- Leagues: NBL1 East
- Location: Penrith, Australia
- Team colors: black, cyan
- Website: penrithbasketball.net penrithpanthers.nbl.com.au

= Penrith Panthers (basketball) =

Penrith Panthers is the name used by teams representing Penrith & Districts Basketball Association (PDBA), an Australian basketball club based in Penrith, Australia.

For the 2026 season, the men's NBL1 team will be coached by Matt Porter, and the women's NBL1 team will be coached by Liam Cavanagh-Downs.

==History==
PDBA was formed in 1987, and the Panthers have participated in the Waratah League at both Junior and Senior level, as well as entering Mens teams in the South East Australian Basketball League (SEABL) in 1996-2002 and a Womens team in 2001. They joined the NBL1 East conference in 2023.

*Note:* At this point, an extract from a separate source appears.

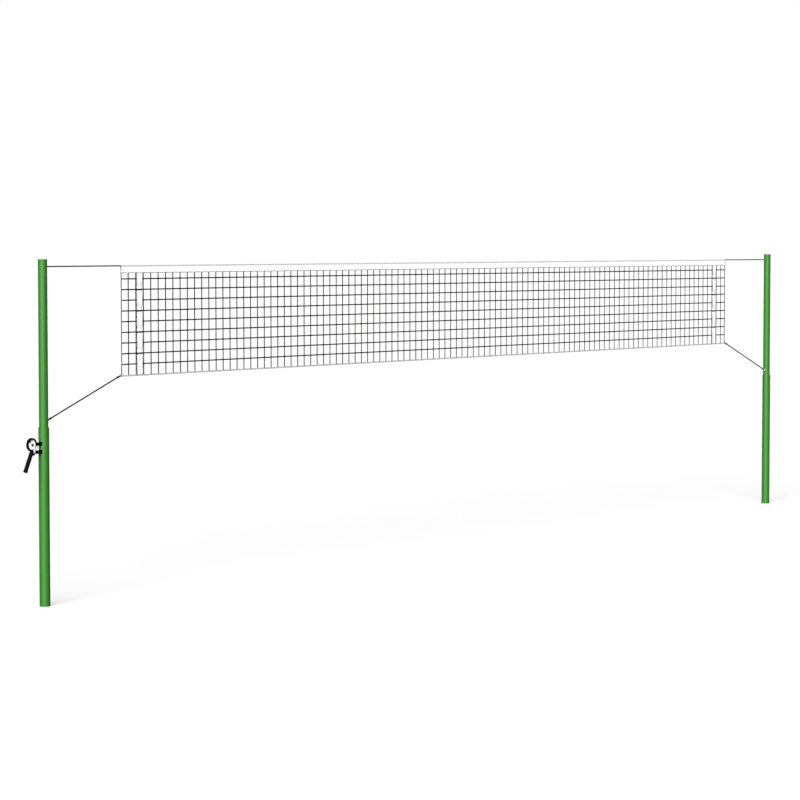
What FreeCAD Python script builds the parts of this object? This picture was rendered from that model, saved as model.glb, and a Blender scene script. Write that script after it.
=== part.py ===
import FreeCAD, Part
import math
import os

# Volleyball net on two telescopic posts.
# Frame: origin on the axis of the left post at its foot, +X towards the right
# post, +Y to the back of the net, +Z up. Millimetres.

V = FreeCAD.Vector

# ---------------------------------------------------------------- dimensions
SPAN = 11420.0            # post axis to post axis
POST_H = 2857.0           # foot to top, at the lowest setting
LOWER_H = 1477.0          # length of the lower tube
LOWER_R = 44.45           # 88.9 mm tube
UPPER_R = 38.05           # 76.1 mm tube
WALL = 3.2
LOWER_RI = LOWER_R - WALL
UPPER_RI = UPPER_R - WALL
UPPER_Z0 = 1000.0         # foot of the upper tube inside the lower one
LIFT = 190.0              # travel of the height setting
SPIGOT_L = 558.0          # length that stands in the ground sleeve
MARK_D = 0.7              # depth of the insertion mark
MARK_H = 2.0

CABLE_R = 3.0             # 6 mm sheathed cable
CABLE_Z = 2797.0          # height of the headline
SHEAVE_X = 3.0
SHEAVE_R = 25.0           # to the middle of the cable
SHEAVE_Z = CABLE_Z - SHEAVE_R
RISER_X = SHEAVE_X - SHEAVE_R

TAPE_X0, TAPE_X1 = 905.0, 10515.0    # ends of the top tape
NET_X0, NET_X1 = 908.5, 10511.5      # ends of the net
PITCH_X, PITCH_Z = 91.5, 90.5        # mesh, cord to cord
CORD, CORD_T = 11.5, 4.0             # flat braided mesh cord, width and thickness
ROW1_Z = 2686.0                      # first open row of cords under the tape
TAPE_Z0 = 2736.0                     # lower edge of the top tape
HEM_Z0, HEM_Z1 = 1860.0, 1871.5      # bottom tape
SIDE_W = 11.0                        # side hems
BAND_W, BAND_T = 70.0, 1.6           # woven side bands
N_COLS, N_ROWS = 105, 10             # meshes

EYE_Z = 1535.0            # rope eyes on the upper tubes
ROPE_R = 6.0
SLEEVE_R = 5.3            # sleeve over the bare stretches of the headline

WX, WZ = -168.0, 1346.0   # winch axle
LUG_D = 76.0              # face of the mounting lugs from the post axis
LEVER_TILT = math.radians(24.6)
TEETH = 24
CLAMP_Z = 1400.0
CLAMP_DIR = V(math.sqrt(0.5), math.sqrt(0.5), 0)

os.makedirs("parts", exist_ok=True)
X, Y, Z = V(1, 0, 0), V(0, 1, 0), V(0, 0, 1)


# ------------------------------------------------------------------- helpers
def cyl(r, h, at, axis=Z):
    return Part.makeCylinder(r, h, V(*at), axis)


def box(x0, x1, y0, y1, z0, z1):
    return Part.makeBox(x1 - x0, y1 - y0, z1 - z0, V(x0, y0, z0))


def tube(ro, ri, h, at, axis=Z):
    return cyl(ro, h, at, axis).cut(cyl(ri, h + 2, tuple(V(*at) - axis), axis))


def prism(points, y0, y1, ox=0.0, oz=0.0):
    """Closed polygon in XZ, drawn out from y0 to y1."""
    pts = [V(ox + p[0], y0, oz + p[1]) for p in points]
    face = Part.Face(Part.makePolygon(pts + [pts[0]]))
    return face.extrude(V(0, y1 - y0, 0))


def ridge_x(points, x0, x1):
    """Closed polygon in YZ, drawn out from x0 to x1."""
    pts = [V(x0, p[0], p[1]) for p in points]
    face = Part.Face(Part.makePolygon(pts + [pts[0]]))
    return face.extrude(V(x1 - x0, 0, 0))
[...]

Between 1988 and October 2025, Penrith Panthers played out of the
Penrith Valley Regional Sports Centre. However following a commercial dispute between the PDBA and operators of that stadium, PDBA have been operating out of several stadiums, with junior domestic competitions being played across 6 high schools. For the 2026 NBL1 season, the Panthers have scheduled home games at Minto Indoor Sports Centre, Hawkesbury Indoor Stadium and Blacktown Leisure Centre.

==Notable Players==
A number of NBL players played for Penrith in the 2000 SEABL season, propelling them to 2nd overall. This includes
John Rillie who went on to coach in the NBL, and Matthew Nielsen who is an assistant coach in the NBA.

Tahlia Tupaea, a WNBL player who started her career as a junior at Penrith.

Akoldah Gak and Josh Green both played for Penrith juniors before moving to the United States to complete high school.